How learning data structures and algorithms make you a better developer

"I'm a huge proponent of designing your code around the data, rather than the other way around, and I think it's one of the reasons git has been fairly successful […] I will, in fact, claim that the difference between a bad programmer and a good one is whether he considers his code or his data structures more important."
- Linus Torvalds


"Smart data structures and dumb code works a lot better than the other way around."
- Eric S. Raymond, The Cathedral and The Bazaar

Learning about data structures and algorithms makes you a stonking good programmer.

Data structures and algorithms are patterns for solving problems. The more of them you have in your utility belt, the greater variety of problems you'll be able to solve. You'll also be able to come up with more elegant solutions to new problems than you would otherwise be able to.

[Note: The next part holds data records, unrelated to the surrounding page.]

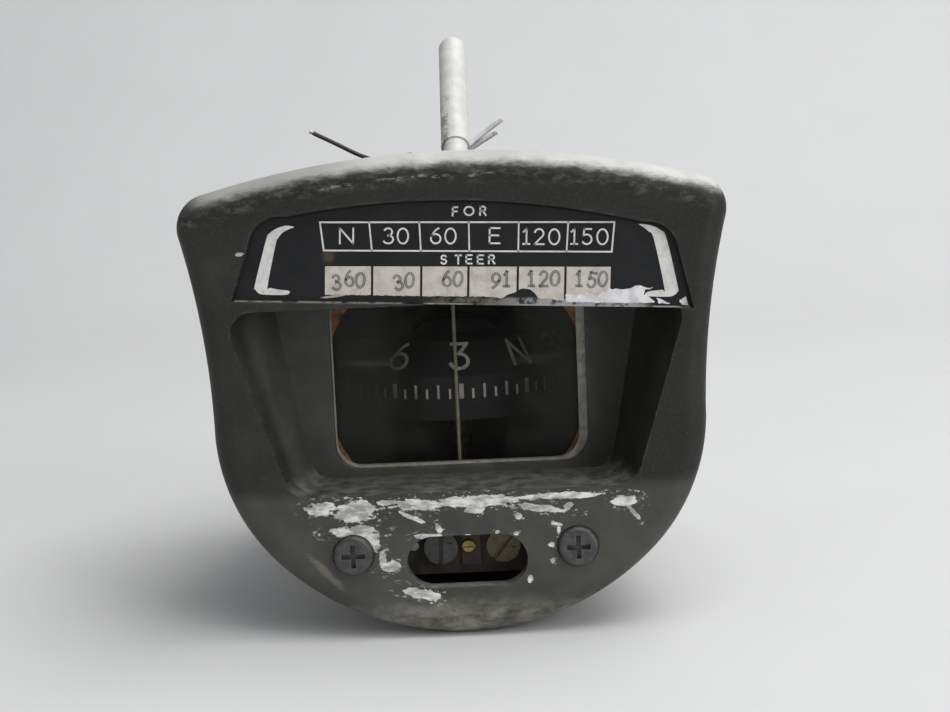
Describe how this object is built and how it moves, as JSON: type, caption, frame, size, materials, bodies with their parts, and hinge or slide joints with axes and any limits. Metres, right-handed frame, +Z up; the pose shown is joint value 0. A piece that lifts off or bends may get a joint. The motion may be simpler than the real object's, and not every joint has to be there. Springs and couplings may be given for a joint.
{
  "type": "aircraft compass",
  "caption": "Aircraft magnetic compass with a dark cover, window over a floating card, deviation card holder, adjusters in a slot, mounting rod and lamp leads.",
  "frame": {"origin": "middle of the free length of the mounting rod, on its axis", "axes": "+X to the right seen from the front, +Y from the front face to the back, +Z up; the front faces -Y"},
  "size_m": [0.0876, 0.0811, 0.0985],
  "materials": {
    "dark_cover": "worn satin",
    "dark_screw": "satin",
    "label_plate": "printed dark, satin",
    "grey_casting": "satin",
    "steel": "satin",
    "brass": "dull",
    "thin_brass": "satin",
    "cork": "matte",
    "window_glass": "clear",
    "cream_paint": "matte",
    "jewel_stone": "polished",
    "float_grey": "matte",
    "card_black": "matte",
    "brown_frame": "matte",
    "lamp_lens": "clear",
    "bulb_glass": "clear",
    "rod_paint": "chipped satin",
    "black_rubber": "matte",
    "lead_cover_white": "matte",
    "lead_cover_black": "matte"
  },
  "bodies": {
    "case": {"front_cover": "dark_cover", "rear_cover": "dark_cover", "cover_screws": "dark_screw", "rear_cover_screws": "dark_screw", "deviation_card": "label_plate", "capsule_body": "grey_casting", "window_retainer": "grey_casting", "retainer_screws": "steel", "window_gasket": "cork", "window_glass": "window_glass", "lubber_line": "cream_paint", "expansion_diaphragm": "thin_brass", "diaphragm_cover": "thin_brass", "diaphragm_screws": "brass", "filler_plug": "brass", "filler_gasket": "cork", "jewel_post": "brass", "jewel_spring": "steel", "compensator_frame": "brown_frame", "compensator_screw": "brass", "lamp_lens": "lamp_lens", "lamp_bracket": "steel", "lamp_bracket_screw": "steel", "lamp_socket": "brass", "lamp_bulb": "bulb_glass", "lamp_leads": "lead_cover_white", "mount_rod": "rod_paint", "rod_bracket": "grey_casting", "rod_bracket_screws": "steel", "rod_set_screw": "steel", "wire_grommet": "black_rubber", "black_lead": "lead_cover_black", "white_lead_a": "lead_cover_white", "white_lead_b": "lead_cover_white"},
    "jewel_mount": {"jewel_cup": "brass", "jewel": "jewel_stone"},
    "pitch_gimbal": {"pivot_tip": "steel"},
    "roll_gimbal": {"pivot_pin": "steel"},
    "card": {"float_chamber": "float_grey", "compass_card": "card_black", "card_magnets": "steel"},
    "ew_drive": {"ew_adjuster": "steel", "ew_drive_gear": "brass", "ew_drive_magnet": "steel"},
    "ew_idler": {"ew_idler_shaft": "steel", "ew_idler_gear": "brass", "ew_idler_magnet": "steel"},
    "ns_drive": {"ns_adjuster": "brass", "ns_drive_gear": "brass", "ns_drive_magnet": "steel"},
    "ns_idler": {"ns_idler_shaft": "steel", "ns_idler_gear": "brass", "ns_idler_magnet": "steel"}
  },
  "joints": [
    {"name": "jewel_bounce", "type": "slide", "parent": "case", "child": "jewel_mount", "axis": [0, 0, 1], "range_m": [-0.0008, 0], "stiffness_N_per_m": 200, "springref_m": 0.002, "deforming": ["jewel_spring"]},
    {"name": "card_pitch", "type": "hinge", "parent": "jewel_mount", "child": "pitch_gimbal", "pos_m": [-0.0015, -0.00318, -0.04818], "axis": [1, 0, 0], "range_deg": [-18, 18]},
    {"name": "card_roll", "type": "hinge", "parent": "pitch_gimbal", "child": "roll_gimbal", "pos_m": [-0.0015, -0.00318, -0.04818], "axis": [0, 1, 0], "range_deg": [-18, 18]},
    {"name": "card_turn", "type": "hinge", "parent": "roll_gimbal", "child": "card", "pos_m": [-0.0015, -0.00318, -0.04818], "axis": [0, 0, 1], "continuous": true},
    {"name": "ew_drive_turn", "type": "hinge", "parent": "case", "child": "ew_drive", "pos_m": [-0.0051, -0.04228, -0.07378], "axis": [0, 1, 0], "continuous": true},
    {"name": "ew_idler_turn", "type": "hinge", "parent": "case", "child": "ew_idler", "pos_m": [-0.0096, -0.04228, -0.07378], "axis": [0, 1, 0], "continuous": true},
    {"name": "ns_drive_turn", "type": "hinge", "parent": "case", "child": "ns_drive", "pos_m": [0.0053, -0.04228, -0.07378], "axis": [0, 1, 0], "continuous": true},
    {"name": "ns_idler_turn", "type": "hinge", "parent": "case", "child": "ns_idler", "pos_m": [0.0098, -0.04228, -0.07378], "axis": [0, 1, 0], "continuous": true}
  ],
  "couplings": [
    {"joint": "ew_idler_turn", "follows": "ew_drive_turn", "ratio": -1},
    {"joint": "ns_idler_turn", "follows": "ns_drive_turn", "ratio": -1}
  ]
}
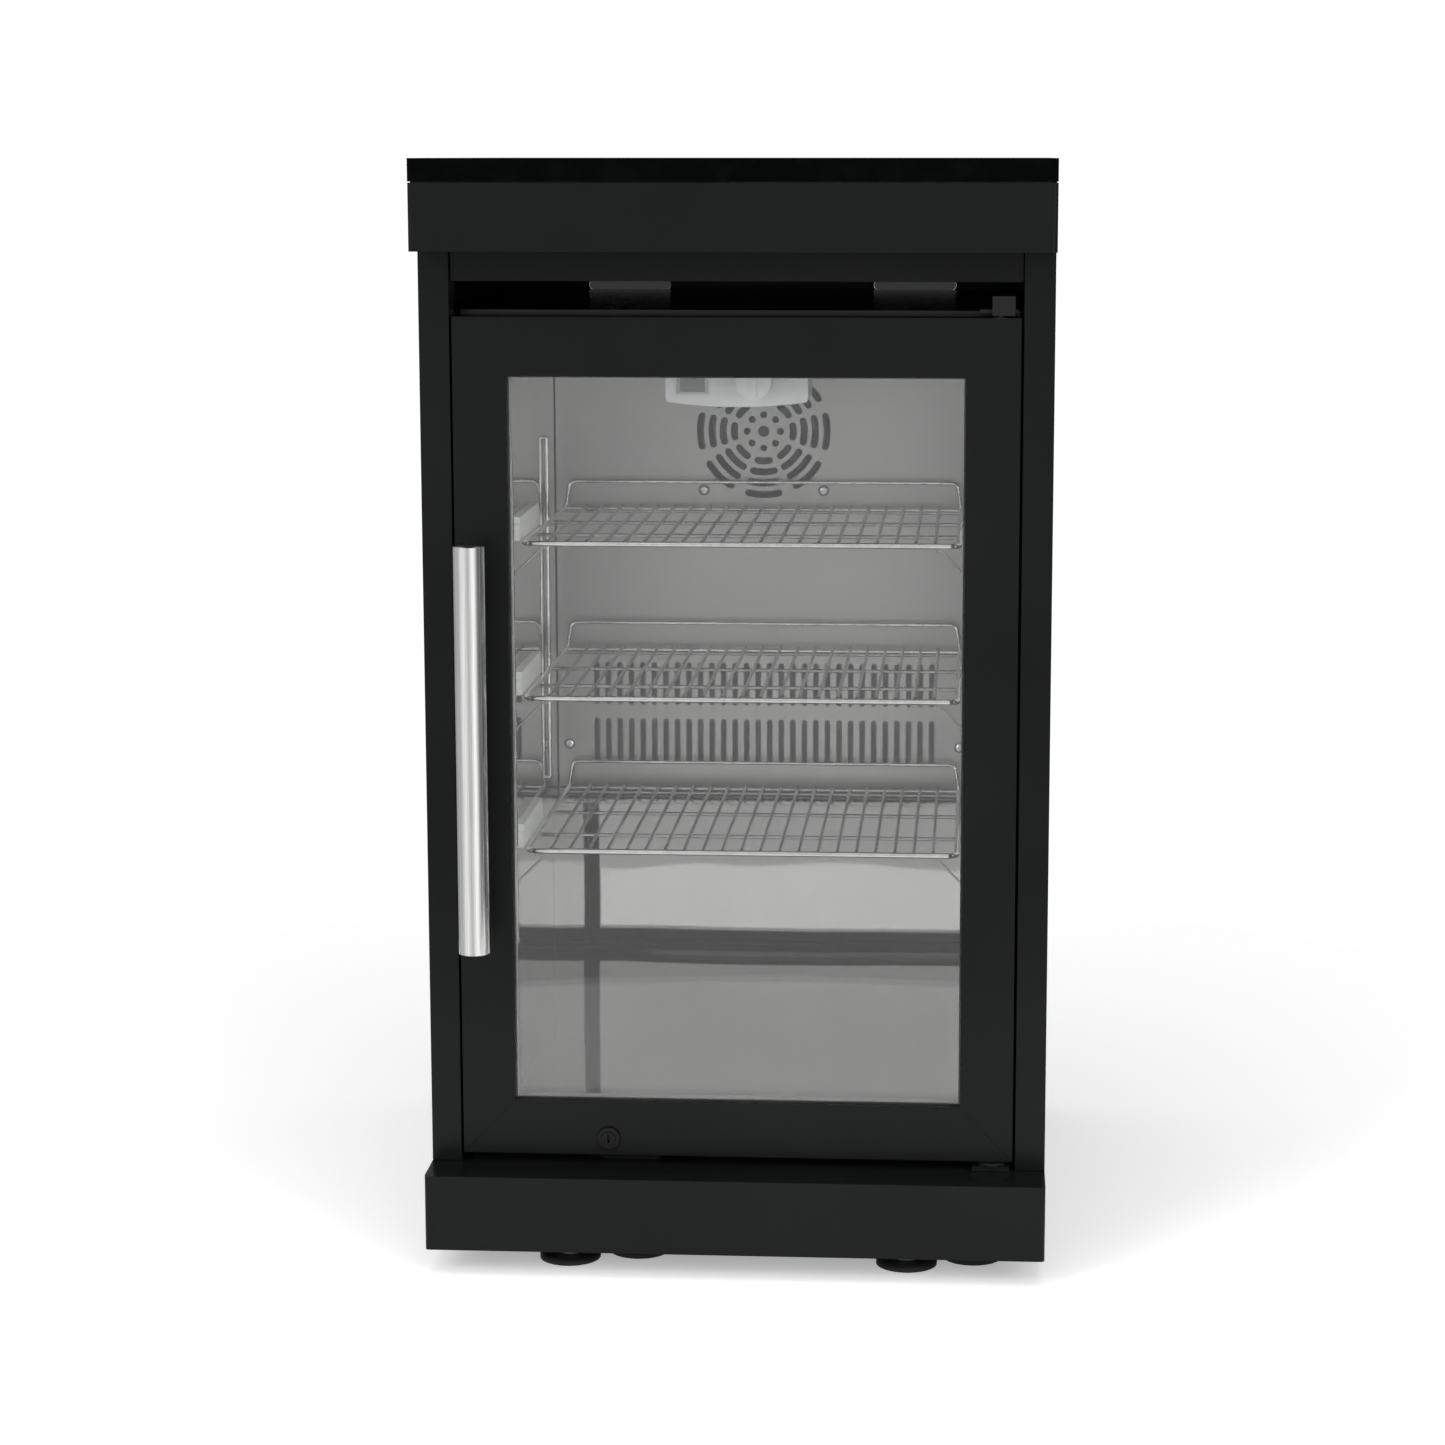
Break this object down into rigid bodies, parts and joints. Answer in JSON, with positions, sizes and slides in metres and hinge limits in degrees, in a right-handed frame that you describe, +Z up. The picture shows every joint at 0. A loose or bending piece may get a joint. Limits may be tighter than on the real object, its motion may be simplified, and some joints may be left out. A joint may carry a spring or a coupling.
{
  "type": "glass door merchandiser",
  "caption": "Upright glass door bottle cooler built into a free-standing cabinet with a worktop, fascia, plinth, side handle, wire shelves and levelling feet.",
  "frame": {"origin": "on the floor under the middle of the whole object, handle included", "axes": "+Z up, -Y towards the door, +X towards the hinge side"},
  "size_m": [0.56, 0.583, 1.002],
  "materials": {
    "benchtop": "polished",
    "panel_black": "satin",
    "rail_grey": "satin",
    "rubber_black": "matte",
    "zinc_steel": "satin",
    "casing_black": "gloss",
    "galvanised": "satin",
    "foam": "matte",
    "liner_steel": "polished",
    "breaker_plastic": "satin",
    "cover_steel": "satin",
    "screw_steel": "polished",
    "coil_aluminium": "satin",
    "motor_grey": "satin",
    "fan_plastic": "satin",
    "white_plastic": "satin",
    "display_plastic": "gloss",
    "chrome_wire": "polished",
    "clip_plastic": "satin",
    "compressor_black": "satin",
    "copper_pipe": "satin",
    "tray_plastic": "matte",
    "inlet_plastic": "satin",
    "door_black": "satin",
    "clear_glass": "polished",
    "spacer_aluminium": "satin",
    "back_sheet": "matte",
    "handle_steel": "satin",
    "lock_metal": "satin",
    "bush_nylon": "satin",
    "hinge_black": "satin"
  },
  "bodies": {
    "cabinet": {"benchtop": "benchtop", "fascia": "panel_black", "side_panel_left": "panel_black", "side_panel_right": "panel_black", "back_panel": "panel_black", "base_tray": "panel_black", "top_rail": "panel_black", "bench_supports": "rail_grey", "foot_pads": "rubber_black", "foot_stems": "zinc_steel", "foot_nuts": "zinc_steel", "back_panel_screws": "screw_steel", "cord_grommet": "rubber_black", "casing_wrap": "casing_black", "casing_back": "galvanised", "casing_base": "galvanised", "insulation": "foam", "liner_walls": "liner_steel", "liner_floor": "liner_steel", "liner_back": "back_sheet", "breaker_frame": "breaker_plastic", "evaporator_cover": "cover_steel", "cover_screws": "screw_steel", "evaporator_coil": "coil_aluminium", "evaporator_fan_motor": "motor_grey", "controller_box": "white_plastic", "controller_display": "display_plastic", "shelf_posts": "chrome_wire", "shelf_clips": "clip_plastic", "shelf_top": "chrome_wire", "shelf_middle": "chrome_wire", "shelf_bottom": "chrome_wire", "compressor": "compressor_black", "compressor_mounts": "rubber_black", "condenser": "motor_grey", "condenser_fan_motor": "motor_grey", "refrigerant_pipes": "copper_pipe", "drip_tray": "tray_plastic", "power_inlet": "inlet_plastic", "lock_strike": "hinge_black", "hinge_bracket_top": "hinge_black", "hinge_bracket_bottom": "hinge_black"},
    "door": {"door_rail_top": "door_black", "door_rail_bottom": "door_black", "door_stile_left": "door_black", "door_stile_right": "door_black", "outer_glass": "clear_glass", "inner_glass": "clear_glass", "glass_spacer": "spacer_aluminium", "door_gasket": "rubber_black", "handle_bar": "handle_steel", "handle_caps": "handle_steel", "handle_standoffs": "handle_steel", "lock_housing": "lock_metal", "hinge_bushes": "bush_nylon"},
    "lock": {"lock_barrel": "lock_metal"},
    "thermostat_knob": {"controller_knob": "white_plastic"},
    "evaporator_fan": {"evaporator_fan_blade": "fan_plastic"},
    "condenser_fan": {"condenser_fan_blade": "motor_grey"}
  },
  "joints": [
    {"name": "door_hinge", "type": "hinge", "parent": "cabinet", "child": "door", "pos_m": [0.232, -0.2245, 0.483], "axis": [0, 0, 1], "range_deg": [0, 110]},
    {"name": "lock_turn", "type": "hinge", "parent": "door", "child": "lock", "pos_m": [-0.117, -0.2205, 0.118], "axis": [0, 1, 0], "range_deg": [0, 90]},
    {"name": "knob_turn", "type": "hinge", "parent": "cabinet", "child": "thermostat_knob", "pos_m": [0.01, -0.1405, 0.801], "axis": [0, 1, 0], "range_deg": [-135, 135]},
    {"name": "evaporator_fan_spin", "type": "hinge", "parent": "cabinet", "child": "evaporator_fan", "pos_m": [0, 0.1725, 0.732], "axis": [0, 1, 0], "continuous": true},
    {"name": "condenser_fan_spin", "type": "hinge", "parent": "cabinet", "child": "condenser_fan", "pos_m": [0.12, 0.2045, 0.2], "axis": [0, 1, 0], "continuous": true}
  ]
}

You'll understand, in depth, how your computer gets things done. This informs any technical decisions you make, regardless of whether or not you're using a given algorithm directly. Everything from memory allocation in the depths of your operating system, to the inner workings of your RDBMS to how your networking stack manages to send data from one corner of Earth to another. All computers rely on fundamental data structures and algorithms, so understanding them better makes you understand the computer better.

Cultivate a broad and deep knowledge of algorithms and you'll have stock solutions to large classes of problems. Problem spaces that you had difficulty modelling before often slot neatly into well-worn data structures that elegantly handle the known use-cases. Dive deep into the implementation of even the most basic data structures and you'll start seeing applications for them in your day-to-day programming tasks.

You'll also be able to come up with novel solutions to the somewhat fruitier problems you're faced with. Data structures and algorithms have the habit of proving themselves useful in situations that they weren't originally intended for, and the only way you'll discover these on your own is by having a deep and intuitive knowledge of at least the basics.

But enough with the theory, have a look at some examples

Figuring out the fastest way to get somewhere

Let's say we're creating software to figure out the shortest distance from one international airport to another. Assume we're constrained to following routes:

Airport graph Based on that graph of destinations and the distances between them, how can we find the shortest distance say, from Helsinki to London? Dijkstra's algorithm is the algorithm that will definitely get us the right answer in the shortest time.

In all likelihood, if you ever came across this problem and knew that Dijkstra's algorithm was the solution, you'd probably never have to implement it from scratch. Just knowing about it would point you to a library implementation that solves the problem for you.

If you did dive deep into the implementation, you'd be working through one of the most important graph algorithms we know of. You'd know that in practice it's a little resource intensive so an extension called A* is often used in it's place. It gets used everywhere from robot guidance to routing TCP packets to GPS pathfinding.

Figuring out the order to do things in

Let's say you're trying to model courses on a new Massive Open Online Courses platform (like Udemy or Khan Academy). Some of the courses depend on each other. For example, a user has to have taken Calculus before she's eligible for the course on Newtonian Mechanics. Courses can have multiple dependencies. Here's are some examples of what that might look like written out in YAML:

# Mapping from course name to requirements
#
# If you're a physcist or a mathematicisn and you're reading this, sincere
# apologies for the completely made-up dependency tree :)
courses:
  arithmetic:         []
  algebra:            [arithmetic]
  trigonometry:       [algebra]
  calculus:           [algebra, trigonometry]
  geometry:           [algebra]
  mechanics:          [calculus, trigonometry]
  atomic_physics:     [mechanics, calculus]
  electromagnetism:   [calculus, atomic_physics]
  radioactivity:      [algebra, atomic_physics]
  astrophysics:       [radioactivity, calculus]
  quantumn_mechanics: [atomic_physics, radioactivity, calculus]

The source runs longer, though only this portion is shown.